Peranakan Music: Enjoying the universal language of Mandarina

Imagine hearing Chinese, Indonesian or Malay folk songs played using a combination of traditional instruments such as the guzeng (Chinese harp), kendang (Indonesian drums), suling Sunda (traditional bamboo flute from West Java), the violin, the erhu (Chinese cello) and the ulusi (Chinese pumpkin flute).

Better yet, see for yourself on Anthony's YouTube channel (

The so-called Peranakan music or Mandarina (Mandarin Indonesia) offers not just a unique mix of sounds, but enjoyable entertainment as well.

Embracing Peranakan culture

"I've released three pop albums in which we play western songs using traditional music, Chinese songs with Indonesian style and Indonesian songs using Chinese style. They were inspired by a trilogy of Mandarina taken from Chinese philosophies: fuk (good luck or good fortune), luk (wealth) and sau (longevity). I used it because I'm sure that it's a philosophy that everyone, not just the Chinese, can apply and take advantage of," said Anthony.

In his studio in Bandung, which is also his hometown, he has a collection of over 100 traditional instruments.

"But We only actively play with about 50 of the instruments," Anthony said. Since he usually performs with 10 to 20 band members, each person will play more than one instrument.

When The Jakarta Post Travel met him, he brought along two of his newest traditional instruments. The first one is a bracelet made of beans.

When he wiggles his wrist, the bracelet produced a one-of-a-kind sound.

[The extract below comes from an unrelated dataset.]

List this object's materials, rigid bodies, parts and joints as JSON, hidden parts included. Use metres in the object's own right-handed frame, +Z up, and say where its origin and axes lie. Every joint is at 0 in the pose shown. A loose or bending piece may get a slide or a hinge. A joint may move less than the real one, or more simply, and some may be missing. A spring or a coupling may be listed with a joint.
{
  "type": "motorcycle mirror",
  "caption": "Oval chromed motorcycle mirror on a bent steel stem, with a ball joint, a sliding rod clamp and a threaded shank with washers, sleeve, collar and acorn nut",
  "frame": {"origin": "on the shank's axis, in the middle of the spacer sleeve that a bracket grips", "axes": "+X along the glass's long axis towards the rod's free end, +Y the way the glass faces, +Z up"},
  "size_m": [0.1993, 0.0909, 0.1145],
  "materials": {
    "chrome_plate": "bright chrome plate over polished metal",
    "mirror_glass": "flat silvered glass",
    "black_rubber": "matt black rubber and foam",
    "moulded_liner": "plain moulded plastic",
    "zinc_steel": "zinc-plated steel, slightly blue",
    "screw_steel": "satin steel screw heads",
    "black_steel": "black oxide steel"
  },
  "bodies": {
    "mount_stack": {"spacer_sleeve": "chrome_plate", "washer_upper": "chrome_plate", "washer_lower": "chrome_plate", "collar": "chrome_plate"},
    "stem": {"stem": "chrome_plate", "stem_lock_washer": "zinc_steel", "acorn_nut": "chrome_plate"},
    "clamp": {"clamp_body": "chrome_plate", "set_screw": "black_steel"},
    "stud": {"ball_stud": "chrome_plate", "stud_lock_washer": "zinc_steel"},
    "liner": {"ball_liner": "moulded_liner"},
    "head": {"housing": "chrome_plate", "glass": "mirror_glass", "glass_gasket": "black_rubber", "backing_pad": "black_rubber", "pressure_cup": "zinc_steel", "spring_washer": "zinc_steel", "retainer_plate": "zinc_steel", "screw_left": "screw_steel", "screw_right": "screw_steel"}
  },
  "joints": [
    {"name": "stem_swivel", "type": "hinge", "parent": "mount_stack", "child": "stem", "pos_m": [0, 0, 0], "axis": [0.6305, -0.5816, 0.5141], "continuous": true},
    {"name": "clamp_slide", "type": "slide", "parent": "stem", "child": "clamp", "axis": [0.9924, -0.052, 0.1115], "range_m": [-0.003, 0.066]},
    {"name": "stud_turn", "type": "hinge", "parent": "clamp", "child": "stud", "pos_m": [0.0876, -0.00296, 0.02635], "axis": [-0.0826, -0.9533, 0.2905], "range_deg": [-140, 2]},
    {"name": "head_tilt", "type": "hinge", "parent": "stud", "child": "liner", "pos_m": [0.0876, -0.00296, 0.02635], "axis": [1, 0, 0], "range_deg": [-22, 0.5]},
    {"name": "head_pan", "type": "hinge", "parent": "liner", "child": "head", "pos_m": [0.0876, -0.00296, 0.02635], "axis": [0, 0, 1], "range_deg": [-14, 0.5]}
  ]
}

"I found it in a traditional market in Bali. I was sort of destined to find it since the beans only grow during particular seasons so the craftsmen rarely make them,” Anthony said. The other instrument comprises a couple of huge and dried petai (bitter beans) from Kalimantan that a friend gave him. The dried beans inside create a singular sound as well when shaken.

Having played music since 1992, Anthony still has many projects in mind to introduce Mandarina to the world. One of them is selling music under Mandarin jazz genre from China to attract the country's young people.

"We have so many products from China in Indonesia. Now I want to sell our music to them," he said, smiling.